③製品単価 プロジェクトスタート前に中国メーカー側から参考価格としての単価がもらえますが、これはあくまで参考価格とお考えください。実際はプロジェクト進行中の仕様変更などで1.2倍、1.3倍になるのが普通です。「プロジェクトスタート前の価格は絶対ではない」ということを覚えておきましょう。

④保証金

量産開始前に保証金が必要になります。一般的には「製品単価の30%×台数」が保証金になりますので、USD20の製品を10,000台生産する場合はUSD60,000(日本円で約700万円)が必要になります。

このように、ODMプロジェクトは非常に大きな資金が必要になりますので、プロジェクトスタート前に資金調達に関して考えておく必要があります。


ODM案件でもっとも重要なのが委託先メーカー探しです。ここでメーカー選定を誤ると、後々プロジェクトが頓挫してしまう可能性がありますので、慎重に行う必要があります。

協力メーカー探し

メーカー探しは、香港の展示会で行うのがいいでしょう。

春と秋に開催される以下の電子製品展示会に足を運ぶのが一番です。

まずは、自らの足で展示会場を歩いて、 類似製品を作っている中国メーカーを探してみましょう。

そして、営業担当と直接話してみて、過去の経験や知識など、いろいろ話しを聞きだしましょう。

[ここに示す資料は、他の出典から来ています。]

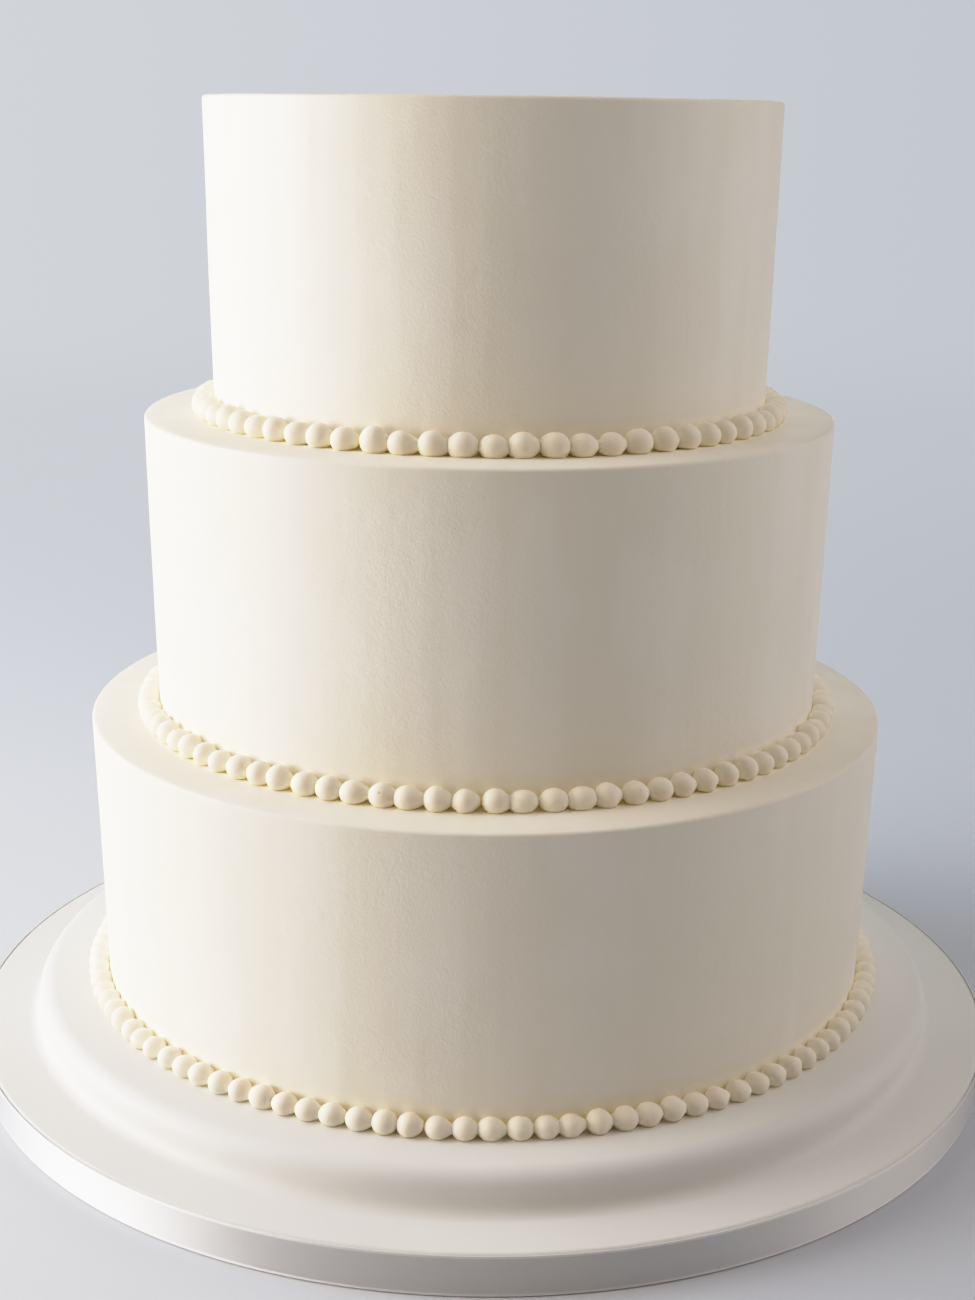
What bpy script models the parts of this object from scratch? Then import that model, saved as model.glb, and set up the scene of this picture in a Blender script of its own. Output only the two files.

一般的に、展示会会場にエンジニアはいないので、技術的な話しは難しいと思いますが、気が合うメーカーが見つかれば、後日、彼らのオフィスに訪問して、実態調査と技術的な詳細打合せを行いましょう。

メーカー訪問&打合せ

実際にメーカー訪問したら、まずは過去のODM経験のヒアリング、類似品サンプルの確認、開発部の有無、評価測定器の種類、工場の品質管理体制などを自分の眼で確認しましょう。

ある程度信頼できそうであれば、エンジニアにも参加してもらい、開発案件の詳細について話し合いましょう。

本当に中国メーカー側が経験豊富で、実力があれば、仕様に関して何らかの修正や追加などの意見が出てきます。

この打合せで、相手側から何の意見も出なければ、製品仕様に関して理解していない可能性があるので注意しましょう(できないのにできると言う中国人特有の回答の可能性アリ)。

ある程度の方向性が見えたら、見積もり依頼をすればOK。